3. To render humanitarian [and special] services.
4. To assist in safeguarding the environment.
5. To assist in 'Making Kent Safer' by advising and educating the general public and participating in locally organised events."
The first five items in their "main duties and responsibilities" are also the same:
Thereafter, item 6 of the retained fire-fighter's list says only that they must "carry out any other duties as directed by supervisory officers". Whole time fire-fighters have these three items:
40. In practice, the Tribunal found that "at the scene of the fire the actual job function carried out by all attending is effectively the same." (para 7) The retained and whole-time fire-fighters were indistinguishable from one another. The first most senior fire-fighter at the scene assumes and remains in control. The main difference was that while the retained fire-fighters spent a high proportion of their time responding to emergencies, the proportion of the working week spent on this by whole-timers was much lower. Accordingly, the whole-timers spent much more of their time on "non-occurrence duties", community fire safety work, such as home fire risk assessments, advising on installation of home fire detectors, attending local events and giving demonstrations. Although retained fire-fighters could do this sort of work, in practice they were never, or hardly ever, called upon to do so. They were not qualified to issue fire certificates. Hence the Tribunal concluded that "there are measurable additional job functions which are carried out by the whole-time fire fighter . . . and on that ground alone we would find that it is a fuller wider job than that of the retained fire fighter." (para 152) They also found that because of differing entry standards, probationary standards, probationary training and ongoing training, "there are material differences in the 'level of qualification and skills'" between retained and whole time fire-fighters (para 153). Putting together the "fuller wider role" and the "higher level of qualification and skills" they concluded that the two were not "engaged in the same or broadly similar work having regard, where relevant, to whether they have a similar level of qualification, skills and experience" for the purpose of regulation 2(4)(a)(ii) (para 154).

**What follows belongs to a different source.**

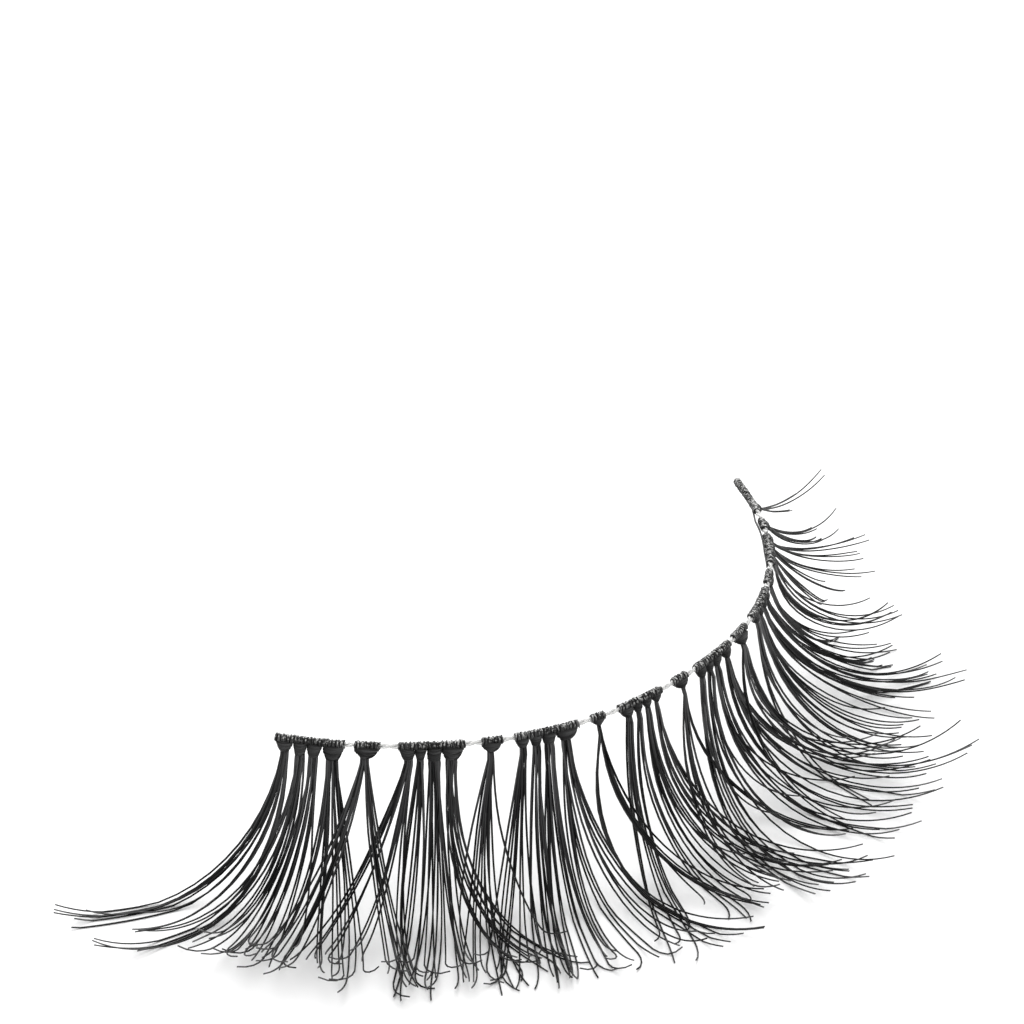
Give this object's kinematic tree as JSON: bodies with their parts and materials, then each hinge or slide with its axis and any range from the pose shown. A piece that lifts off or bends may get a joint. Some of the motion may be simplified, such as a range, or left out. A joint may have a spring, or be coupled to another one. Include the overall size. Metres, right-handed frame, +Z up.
{
  "type": "false eyelash strip",
  "caption": "Curved false eyelash strip: grouped and single knots of black hair tied round a clear thread, their locks curling down and outwards.",
  "frame": {"origin": "centre of the underside of the whole strip's box, on the surface that it lies on", "axes": "+X along the chord of the band, from the short-haired end to the long-haired end; +Y outwards, the way the locks point; +Z up from the surface"},
  "size_m": [0.0394, 0.0192, 0.0055],
  "materials": {
    "hair": "satin black hair",
    "thread": "clear two-ply thread"
  },
  "bodies": {
    "root": {"band_thread": "thread", "cluster_1": "hair", "cluster_2": "hair", "cluster_3": "hair", "cluster_4": "hair", "cluster_5": "hair", "cluster_6": "hair", "cluster_7": "hair", "cluster_8": "hair", "single_1": "hair", "single_2": "hair", "single_3": "hair", "single_4": "hair", "single_5": "hair", "single_6": "hair", "single_7": "hair"}
  },
  "joints": []
}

41. The respondents argue that this was pre-eminently a question of fact for the industrial jury to resolve on the basis of all the evidence before them. The Tribunal heard a great deal of evidence and deliberated over it for no less than five days. Their extended reasons were detailed and closely reasoned. It is not for an appellate court to second guess their assessment. The appellants do not point to any clear error of law in the Tribunal's reasoning, nor do they argue that the conclusion was perverse. They do, however, draw attention to the difference in wording between regulation 2(4)(a)(ii), which requires only that the work be "the same or broadly similar", and its nearest equivalent in section 1(4) of the Equal Pay Act 1970:
42. This test is employed in the context of a scheme which imposes an equality clause upon the contracts of employment of women who are employed on like work with men. It is not a threshold condition which is the precursor to considering whether there is less favourable treatment which cannot objectively be justified. The equality clause operates unless, under section 1(4), there is a difference between the things she does and the things he does which is of practical importance in relation to their terms and conditions of employment, or, under section 1(3), the variation between their contracts is genuinely due to a material factor which is not the difference of sex. Unsurprisingly, there are indications that the Tribunal saw their task under the PTWR, which was new to them then, as essentially similar to that called for under the Equal Pay Act. Thus they assessed the various similarities and differences between the two types of fire-fighters as having 'high', 'medium' or 'low' importance. They used the term "material differences", which is an important concept in sex and race discrimination but not in the PTWR (para 153). They also referred to a "long established proposition in an enquiry of this kind" (para 155) when discussing the equal pay case of Angestelltenbetriebsrat der Wiener Gebietskrankenkasse v Wiener Gebietskrankenkasse  ICR 1134. Thus, although they directed themselves (in para 150) that the PTWR test did not contain the Equal Pay Act reference to differences of practical importance, they did not, after pointing out the differences (in paras 152-153), come back to the "same or broadly similar" test when reaching their conclusions. Instead, they reverted to the language of comparability and in doing so failed to evaluate the differences against the similarities.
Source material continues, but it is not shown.